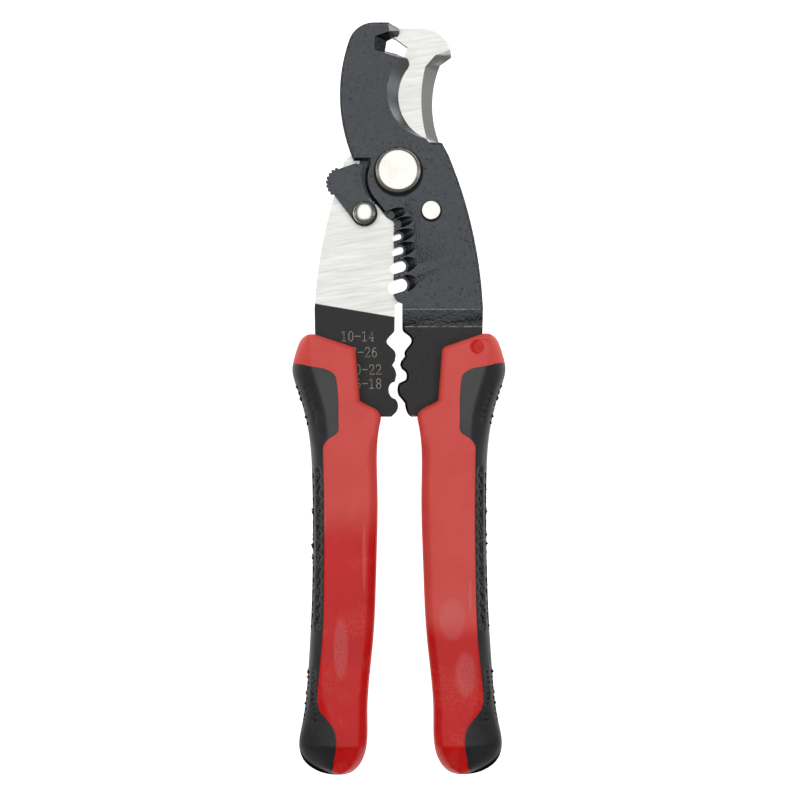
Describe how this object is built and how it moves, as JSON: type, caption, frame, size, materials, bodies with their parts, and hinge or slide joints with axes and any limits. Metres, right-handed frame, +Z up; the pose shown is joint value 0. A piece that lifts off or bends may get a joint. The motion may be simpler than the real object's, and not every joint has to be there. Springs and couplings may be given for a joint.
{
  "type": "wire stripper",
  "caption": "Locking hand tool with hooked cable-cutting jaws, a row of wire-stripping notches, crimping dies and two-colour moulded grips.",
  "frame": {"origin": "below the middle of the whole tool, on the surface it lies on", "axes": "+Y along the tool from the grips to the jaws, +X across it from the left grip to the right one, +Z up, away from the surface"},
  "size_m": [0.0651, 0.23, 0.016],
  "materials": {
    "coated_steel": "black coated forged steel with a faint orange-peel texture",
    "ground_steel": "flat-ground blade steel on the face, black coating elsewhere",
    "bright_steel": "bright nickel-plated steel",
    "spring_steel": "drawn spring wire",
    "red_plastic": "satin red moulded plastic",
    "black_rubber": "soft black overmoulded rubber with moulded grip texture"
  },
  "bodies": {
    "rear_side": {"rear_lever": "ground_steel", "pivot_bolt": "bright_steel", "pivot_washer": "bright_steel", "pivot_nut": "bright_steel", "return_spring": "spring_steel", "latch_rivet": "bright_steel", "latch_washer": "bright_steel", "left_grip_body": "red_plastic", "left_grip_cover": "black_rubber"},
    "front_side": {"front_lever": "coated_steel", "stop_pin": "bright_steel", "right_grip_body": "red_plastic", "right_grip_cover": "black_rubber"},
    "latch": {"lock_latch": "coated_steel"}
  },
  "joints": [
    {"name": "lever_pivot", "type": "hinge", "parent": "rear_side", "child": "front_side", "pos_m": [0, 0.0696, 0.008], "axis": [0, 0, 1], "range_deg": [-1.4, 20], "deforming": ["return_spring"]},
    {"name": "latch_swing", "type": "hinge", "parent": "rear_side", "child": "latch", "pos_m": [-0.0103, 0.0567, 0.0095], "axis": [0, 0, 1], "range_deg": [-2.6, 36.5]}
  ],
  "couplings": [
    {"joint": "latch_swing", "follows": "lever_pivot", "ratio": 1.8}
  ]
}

-*-*-

Exercise: Look over the listing. Pull out every line with the string "bodies" in it.

Written answer:
Describe how this object is built and how it moves, as JSON: type, caption, frame, size, materials, bodies with their parts, and hinge or slide joints with axes and any limits. Metres, right-handed frame, +Z up; the pose shown is joint value 0. A piece that lifts off or bends may get a joint. The motion may be simpler than the real object's, and not every joint has to be there. Springs and couplings may be given for a joint.
  "bodies": {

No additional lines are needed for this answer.